====== Collected material ======

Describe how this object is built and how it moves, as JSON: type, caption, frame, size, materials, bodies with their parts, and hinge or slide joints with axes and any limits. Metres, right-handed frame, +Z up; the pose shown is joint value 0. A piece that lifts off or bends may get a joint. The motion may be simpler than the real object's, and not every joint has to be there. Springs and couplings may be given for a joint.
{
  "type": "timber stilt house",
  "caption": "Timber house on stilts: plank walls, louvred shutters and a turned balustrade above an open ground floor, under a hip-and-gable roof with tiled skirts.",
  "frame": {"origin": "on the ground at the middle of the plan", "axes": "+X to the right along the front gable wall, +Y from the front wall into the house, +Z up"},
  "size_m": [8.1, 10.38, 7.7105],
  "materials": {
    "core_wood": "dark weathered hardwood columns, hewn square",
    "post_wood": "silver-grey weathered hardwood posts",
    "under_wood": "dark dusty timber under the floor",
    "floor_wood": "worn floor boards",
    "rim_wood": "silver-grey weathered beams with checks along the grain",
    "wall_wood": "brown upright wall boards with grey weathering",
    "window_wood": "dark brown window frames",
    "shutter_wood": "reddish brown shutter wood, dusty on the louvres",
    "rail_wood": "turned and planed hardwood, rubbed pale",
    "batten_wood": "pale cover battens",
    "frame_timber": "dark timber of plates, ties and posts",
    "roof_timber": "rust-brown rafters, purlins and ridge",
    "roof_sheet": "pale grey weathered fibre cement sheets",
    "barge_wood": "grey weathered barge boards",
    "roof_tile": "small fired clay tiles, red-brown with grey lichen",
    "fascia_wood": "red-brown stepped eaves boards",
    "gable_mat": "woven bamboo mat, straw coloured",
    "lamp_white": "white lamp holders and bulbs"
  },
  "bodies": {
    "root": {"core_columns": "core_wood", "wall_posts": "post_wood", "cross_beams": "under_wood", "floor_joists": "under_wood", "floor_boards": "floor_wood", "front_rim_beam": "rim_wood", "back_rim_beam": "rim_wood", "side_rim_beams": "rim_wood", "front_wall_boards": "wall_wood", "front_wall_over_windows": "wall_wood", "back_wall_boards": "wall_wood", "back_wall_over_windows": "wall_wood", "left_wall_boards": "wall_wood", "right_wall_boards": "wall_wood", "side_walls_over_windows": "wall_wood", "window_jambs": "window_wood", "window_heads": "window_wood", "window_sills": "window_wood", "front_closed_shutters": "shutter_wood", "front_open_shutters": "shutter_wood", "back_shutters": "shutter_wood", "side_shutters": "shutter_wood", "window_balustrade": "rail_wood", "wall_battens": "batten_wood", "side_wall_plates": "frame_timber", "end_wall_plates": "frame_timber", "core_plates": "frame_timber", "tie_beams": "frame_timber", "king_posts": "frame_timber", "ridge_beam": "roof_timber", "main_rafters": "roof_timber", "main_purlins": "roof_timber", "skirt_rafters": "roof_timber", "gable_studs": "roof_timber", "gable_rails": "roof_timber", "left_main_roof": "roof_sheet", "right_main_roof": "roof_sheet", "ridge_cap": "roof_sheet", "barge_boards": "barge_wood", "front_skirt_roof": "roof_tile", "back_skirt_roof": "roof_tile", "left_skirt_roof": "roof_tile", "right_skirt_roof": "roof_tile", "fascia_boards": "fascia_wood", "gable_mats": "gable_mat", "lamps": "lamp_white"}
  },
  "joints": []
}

======

(Brief) Repeat the data verbatim.

(Complete answer)
Describe how this object is built and how it moves, as JSON: type, caption, frame, size, materials, bodies with their parts, and hinge or slide joints with axes and any limits. Metres, right-handed frame, +Z up; the pose shown is joint value 0. A piece that lifts off or bends may get a joint. The motion may be simpler than the real object's, and not every joint has to be there. Springs and couplings may be given for a joint.
{
  "type": "timber stilt house",
  "caption": "Timber house on stilts: plank walls, louvred shutters and a turned balustrade above an open ground floor, under a hip-and-gable roof with tiled skirts.",
  "frame": {"origin": "on the ground at the middle of the plan", "axes": "+X to the right along the front gable wall, +Y from the front wall into the house, +Z up"},
  "size_m": [8.1, 10.38, 7.7105],
  "materials": {
    "core_wood": "dark weathered hardwood columns, hewn square",
    "post_wood": "silver-grey weathered hardwood posts",
    "under_wood": "dark dusty timber under the floor",
    "floor_wood": "worn floor boards",
    "rim_wood": "silver-grey weathered beams with checks along the grain",
    "wall_wood": "brown upright wall boards with grey weathering",
    "window_wood": "dark brown window frames",
    "shutter_wood": "reddish brown shutter wood, dusty on the louvres",
    "rail_wood": "turned and planed hardwood, rubbed pale",
    "batten_wood": "pale cover battens",
    "frame_timber": "dark timber of plates, ties and posts",
    "roof_timber": "rust-brown rafters, purlins and ridge",
    "roof_sheet": "pale grey weathered fibre cement sheets",
    "barge_wood": "grey weathered barge boards",
    "roof_tile": "small fired clay tiles, red-brown with grey lichen",
    "fascia_wood": "red-brown stepped eaves boards",
    "gable_mat": "woven bamboo mat, straw coloured",
    "lamp_white": "white lamp holders and bulbs"
  },
  "bodies": {
    "root": {"core_columns": "core_wood", "wall_posts": "post_wood", "cross_beams": "under_wood", "floor_joists": "under_wood", "floor_boards": "floor_wood", "front_rim_beam": "rim_wood", "back_rim_beam": "rim_wood", "side_rim_beams": "rim_wood", "front_wall_boards": "wall_wood", "front_wall_over_windows": "wall_wood", "back_wall_boards": "wall_wood", "back_wall_over_windows": "wall_wood", "left_wall_boards": "wall_wood", "right_wall_boards": "wall_wood", "side_walls_over_windows": "wall_wood", "window_jambs": "window_wood", "window_heads": "window_wood", "window_sills": "window_wood", "front_closed_shutters": "shutter_wood", "front_open_shutters": "shutter_wood", "back_shutters": "shutter_wood", "side_shutters": "shutter_wood", "window_balustrade": "rail_wood", "wall_battens": "batten_wood", "side_wall_plates": "frame_timber", "end_wall_plates": "frame_timber", "core_plates": "frame_timber", "tie_beams": "frame_timber", "king_posts": "frame_timber", "ridge_beam": "roof_timber", "main_rafters": "roof_timber", "main_purlins": "roof_timber", "skirt_rafters": "roof_timber", "gable_studs": "roof_timber", "gable_rails": "roof_timber", "left_main_roof": "roof_sheet", "right_main_roof": "roof_sheet", "ridge_cap": "roof_sheet", "barge_boards": "barge_wood", "front_skirt_roof": "roof_tile", "back_skirt_roof": "roof_tile", "left_skirt_roof": "roof_tile", "right_skirt_roof": "roof_tile", "fascia_boards": "fascia_wood", "gable_mats": "gable_mat", "lamps": "lamp_white"}
  },
  "joints": []
}